The two witnesses in Revelation will have miraculous powers to accompany their message (Revelation 11:6), and no one will be able to stop them in their work (verse 5). At the end of their ministry, when they have said all they need to say, the beast will kill them and the wicked world will rejoice, allowing the bodies of the fallen prophets to lie in the streets (verses 7–10). Three and a half days later, however, God’s two witnesses will be resurrected and, in full view of their enemies, ascend to heaven (verses 11–12).

There are three primary theories on the identity of the two witnesses in Revelation: (1) Moses and Elijah, (2) Enoch and Elijah, and (3) two unknown believers whom God calls to be His witnesses in the end times.

(1) Moses and Elijah are seen as possibilities for the two witnesses due to the specific miracles that John says the witnesses will perform. The witnesses will have the power to turn water into blood (Revelation 11:6), which duplicates a famous miracle of Moses (Exodus 7). And the witnesses will have the power to destroy their enemies with fire (Revelation 11:5), which corresponds to an event in Elijah’s life (2 Kings 1). Also giving strength to this view is the fact that Moses and Elijah both appeared with Jesus at the transfiguration (Matthew 17:3–4). Further, Jewish tradition expects Moses and Elijah to return, based on the prophecy of Elijah’s coming in Malachi 4:5 and God’s promise to raise up a prophet like Moses (Deuteronomy 18:15, 18), which some Jews believe necessitates Moses’ return.

(2) Enoch and Elijah are seen as possibilities for the two witnesses because of the unique circumstances surrounding their exit from the world. Enoch and Elijah, as far as we know, are the only two individuals whom God has taken directly to heaven without experiencing death (Genesis 5:24; 2 Kings 2:11). Proponents of this view point to Hebrews 9:27, which says that all men are appointed to die once. The fact that neither Enoch nor Elijah has yet experienced death seems to qualify them for the job of the two witnesses, who will be killed when their job is done. In addition, both Enoch and Elijah were prophets who pronounced God’s judgment (1 Kings 17:1; Jude 1:14–15).

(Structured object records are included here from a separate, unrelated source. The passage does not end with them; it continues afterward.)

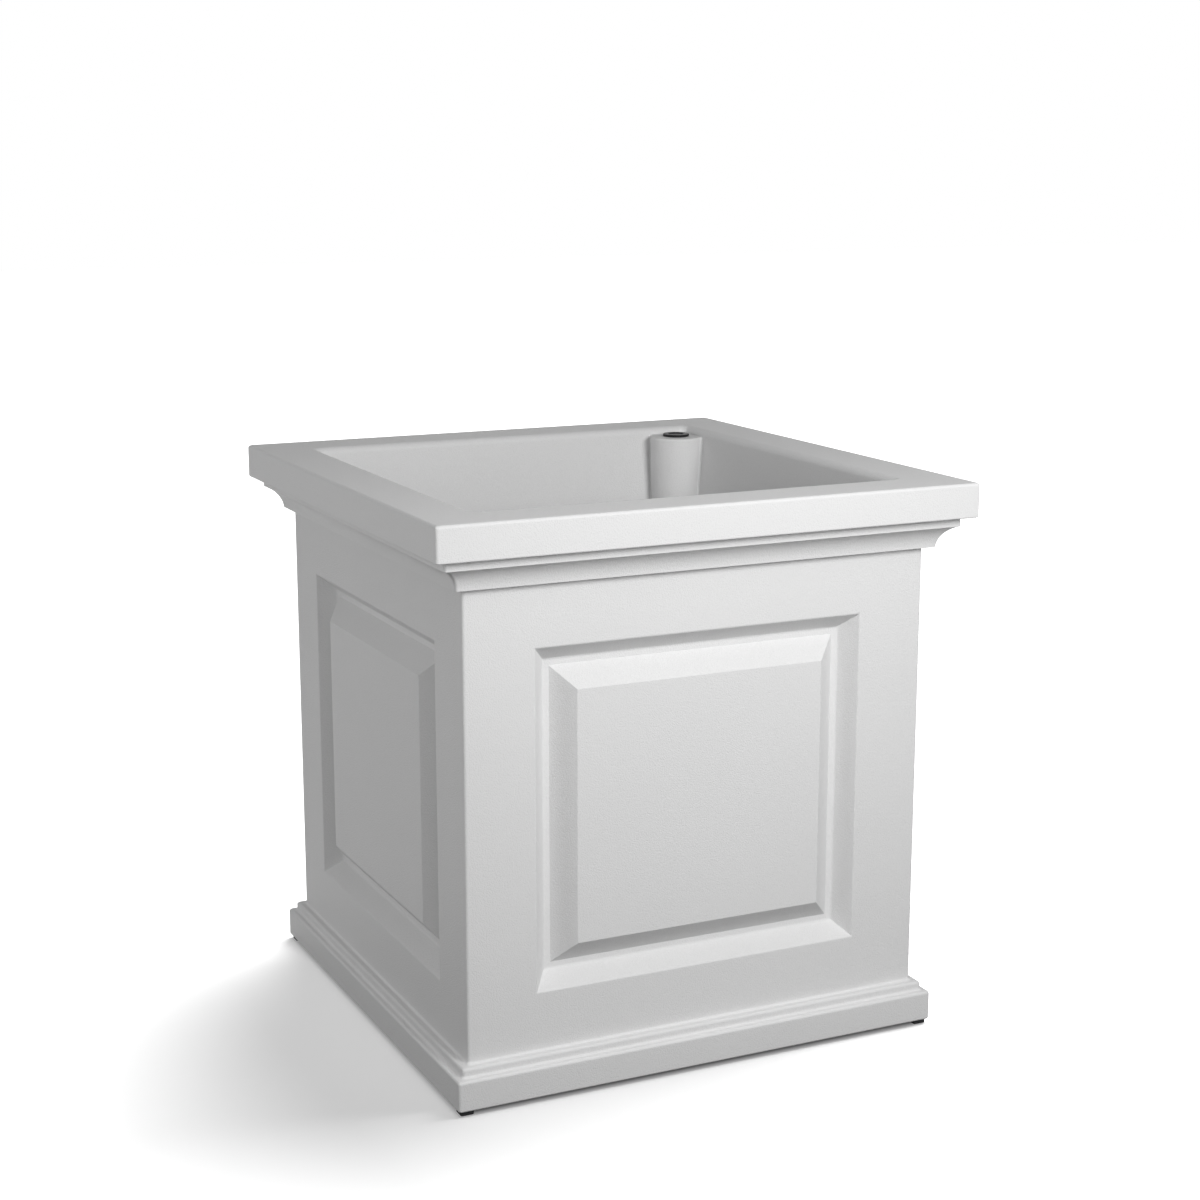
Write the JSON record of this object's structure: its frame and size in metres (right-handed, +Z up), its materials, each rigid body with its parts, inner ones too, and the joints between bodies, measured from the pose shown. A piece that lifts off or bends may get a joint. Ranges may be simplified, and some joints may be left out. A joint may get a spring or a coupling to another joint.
{
  "type": "square floor planter",
  "caption": "Square self-watering floor planter with raised-panel sides, crown rim, stepped plinth, corner fill column and pull-out plugs.",
  "frame": {"origin": "on the floor under the centre of the planter, at the undersides of the foot pads", "axes": "+Z up; +X to the right and +Y away from the viewer when the front face is looked at; the fill column is in the +X +Y corner and the drain plug is low on the +Y face"},
  "size_m": [0.508, 0.508, 0.506],
  "materials": {
    "white_moulding": "fine pebbled matte",
    "black_plug": "satin",
    "black_rubber": "matte"
  },
  "bodies": {
    "planter": {"planter_shell": "white_moulding", "foot_pad_front_left": "black_rubber", "foot_pad_front_right": "black_rubber", "foot_pad_back_left": "black_rubber", "foot_pad_back_right": "black_rubber"},
    "fill_plug": {"fill_plug": "black_plug"},
    "drain_plug": {"drain_plug": "black_plug", "drain_washer": "black_rubber"}
  },
  "joints": [
    {"name": "fill_plug_lift", "type": "slide", "parent": "planter", "child": "fill_plug", "axis": [0, 0, 1], "range_m": [0, 0.03]},
    {"name": "drain_plug_pull", "type": "slide", "parent": "planter", "child": "drain_plug", "axis": [0, 1, 0], "range_m": [0, 0.03]}
  ]
}
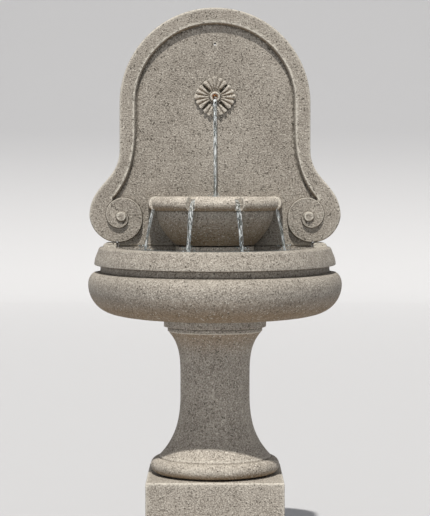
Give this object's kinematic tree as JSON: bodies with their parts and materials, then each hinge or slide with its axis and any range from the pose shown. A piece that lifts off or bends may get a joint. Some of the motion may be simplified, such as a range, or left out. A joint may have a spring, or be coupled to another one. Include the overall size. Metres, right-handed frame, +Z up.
{
  "type": "wall fountain",
  "caption": "Pedestal wall fountain in cast stone: scrolled arch backplate, leaf rosette spout, spill bowl and half-oval basin on a turned pedestal and square plinth, with a submerged pump.",
  "frame": {"origin": "on the floor, midway between the wall face and the front of the basin, on the centre line", "axes": "+Z up, +Y into the wall, +X to the right for a person facing the fountain"},
  "size_m": [0.666, 0.496, 1.443],
  "materials": {
    "cast_stone": "acid-washed cast stone, pitted and sandy",
    "black_rubber": "matt moulded",
    "black_plastic": "moulded, fine texture",
    "grey_plastic": "moulded",
    "stainless_steel": "drawn",
    "core_steel": "laminated",
    "copper_winding": "enamelled wire",
    "copper_tube": "drawn, weathered",
    "brass_fitting": "turned",
    "vinyl_hose": "smooth extruded",
    "white_ceramic": "ground",
    "ferrite": "sintered"
  },
  "bodies": {
    "root": {"plinth": "cast_stone", "pedestal_shims": "black_rubber", "pedestal": "cast_stone", "basin_shims": "black_rubber", "basin": "cast_stone", "drain_bushing": "black_plastic", "cord_stopper": "black_rubber", "backplate_shims": "black_rubber", "backplate_dowels": "stainless_steel", "backplate": "cast_stone", "rosette": "cast_stone", "bowl_riser": "cast_stone", "bowl_shims": "black_rubber", "bowl_pins": "stainless_steel", "bowl": "cast_stone", "spout_tube": "copper_tube", "spout_washer": "black_rubber", "spout_locknut": "brass_fitting", "spout_elbow": "brass_fitting", "supply_hose": "vinyl_hose", "hose_clamps": "stainless_steel", "pump_feet": "black_rubber", "pump_housing": "black_plastic", "pump_cable_gland": "black_rubber", "stator_core": "core_steel", "stator_coil": "copper_winding", "pump_bushes": "black_rubber", "pump_shaft": "white_ceramic", "pump_seal": "black_rubber", "impeller_cover": "black_plastic"},
    "rotor": {"rotor_magnet": "ferrite", "impeller": "black_plastic"},
    "strainer": {"strainer": "black_plastic"},
    "flow_dial": {"flow_dial": "grey_plastic"},
    "drain_stopper": {"drain_stopper": "black_rubber"}
  },
  "joints": [
    {"name": "rotor_spin", "type": "hinge", "parent": "root", "child": "rotor", "pos_m": [0, 0.142, 0.721], "axis": [1, 0, 0], "continuous": true},
    {"name": "strainer_slide", "type": "slide", "parent": "root", "child": "strainer", "axis": [1, 0, 0], "range_m": [0, 0.02]},
    {"name": "flow_dial_turn", "type": "hinge", "parent": "strainer", "child": "flow_dial", "pos_m": [0.033, 0.142, 0.721], "axis": [1, 0, 0], "range_deg": [0, 90]},
    {"name": "drain_stopper_lift", "type": "slide", "parent": "root", "child": "drain_stopper", "axis": [0, 0, 1], "range_m": [0, 0.06]}
  ]
}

(3) Two unknowns are seen as possibilities for the two witnesses because of the lack of specificity in Revelation 11. Scripture does not identify the two witnesses by name, and no well-known person is associated with their coming. God is perfectly capable of taking two “ordinary” believers and enabling them to perform the same signs and wonders that Moses and Elijah did. There is nothing in Revelation 11 that requires us to assume a “famous” identity for the two witnesses.

So, who are the two witnesses of Revelation? The Bible does not say. All three views presented above are valid and plausible interpretations that Christians can have. The identity of the two witnesses is an issue Christians should not be dogmatic about. I personally believe that these two witnesses are Moses and Elisha. What do you think?